I'm wondering now if pH can be used to vary the volume of D23R per roll in order to maintain consistent D23 pH or is the increasing pH actually necessary (and as designed) to keep the other ingredients active?
To an extent. The effects of the use and keeping around of developer are multiple:
* pH shift due to interaction of the developer with the film itself
* oxidization of the developing agents by exposure to aerial oxygen and through the development action itself
* leaching of halides from the developed film into the developer through the development action
If you start with bare D23 and then proceed towards some kind of replenishment system, it's evident that you can only compensate in part for these factors. After all, halides will build up to a certain level, which supposedly should stabilize with an appropriate rate of replenishment. I don't know what the makeup of the D23R replenisher is; apparently it's a higher pH than D23, which I guess should compensate for the halide buildup: the halides act as a restrainer, while the higher pH will increase activity, so to an extent, these effects could balance out.
I say 'could balance out', because getting this exactly right seems virtually impossible to me. I can see how you might achieve a sort of stable process over time, but I don't think it'll ever be as stable as just using the developer one shot. Given the modest cost of formulas like D23, I always considered that to be their main appeal. If there's some image-wise benefit to replenishment, I'd be inclined to just mix a different developer that employs some restrainer and uses a higher pH right from the get-go, and use that one shot. You'll quickly find yourself re-inventing the wheel, of course.

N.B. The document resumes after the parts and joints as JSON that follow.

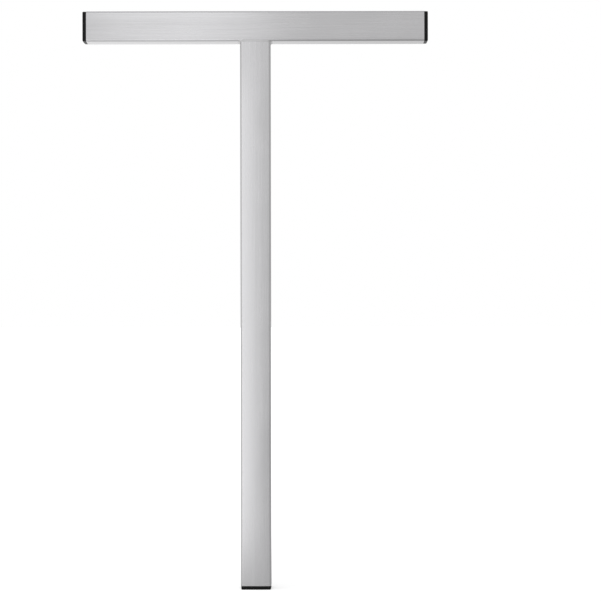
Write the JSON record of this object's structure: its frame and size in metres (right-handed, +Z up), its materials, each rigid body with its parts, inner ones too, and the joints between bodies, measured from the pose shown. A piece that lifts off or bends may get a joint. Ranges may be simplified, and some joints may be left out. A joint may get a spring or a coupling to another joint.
{
  "type": "t square",
  "caption": "T-shaped frame of brushed stainless square tube: a cross bar welded square across the top of a long post, its open ends closed by black plastic plugs.",
  "frame": {"origin": "centre of the foot plug's flat underside, on the post's axis, where the frame stands", "axes": "+Z up along the post to the cross bar, +X along the cross bar to the right seen from the front, +Y to the back; the front face is towards -Y"},
  "size_m": [0.4506, 0.04, 0.7548],
  "materials": {
    "brushed_steel": "stainless steel with a fine satin brush along each tube",
    "dressed_weld": "stainless weld, ground and brushed to match the tube",
    "black_plastic": "moulded black polyethylene, fine satin texture"
  },
  "bodies": {
    "root": {"cross_bar_tube": "brushed_steel", "post_tube": "brushed_steel", "weld_front": "dressed_weld", "weld_back": "dressed_weld", "weld_left": "dressed_weld", "weld_right": "dressed_weld", "end_plug_left": "black_plastic", "end_plug_right": "black_plastic", "foot_plug": "black_plastic"}
  },
  "joints": []
}
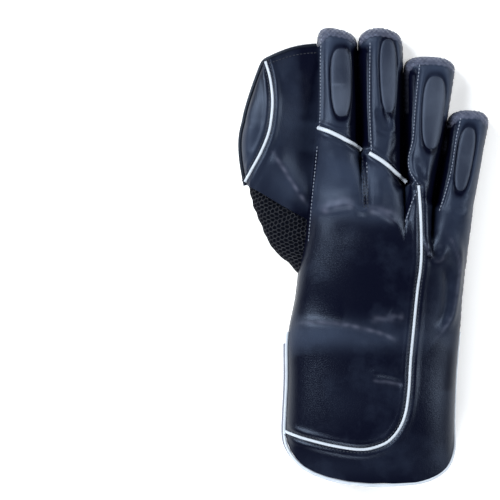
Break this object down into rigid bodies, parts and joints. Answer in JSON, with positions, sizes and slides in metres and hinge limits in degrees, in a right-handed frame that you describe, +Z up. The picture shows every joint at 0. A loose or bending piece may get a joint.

Here's a hint that your replenishment process might be doing what you think it does:
I noticed that D23 pH increased at a rate closely matching the volume of D23R used eventually reaching a similar pH as the D23R. The effect on development is consistent with increasing pH and I learned along time ago to shave development time about 1 minute/500ml of D23R based on film tests.
This suggests that your final developer is something in-between D23 and D23R, but closer to the latter. Maybe that's intentional, but I've never quite understood what the appeal is in working with developer that provides inconsistent result for a significant number of rolls, only to (hopefully) somehow balance out at the end. YMMV.
As to trying to track pH to determine appropriate replenishment rates: by measuring pH, you're only assessing one side of the balance. You'd ideally have to determine the halide/restrainer content as well. I don't know of any feasible way to do this in a home darkroom environment.
PS: pH meters tend to be iffy when used at relatively high pH's. Make sure to take proper care for yours; store the probe in the appropriate solution and regularly calibrate your meter if only to verify that you're still getting consistent readings. A drift of 0.2pH seems minor and can easily occur, but is big enough to make the reading entirely useless (or worse - it'll lead you out into the woods).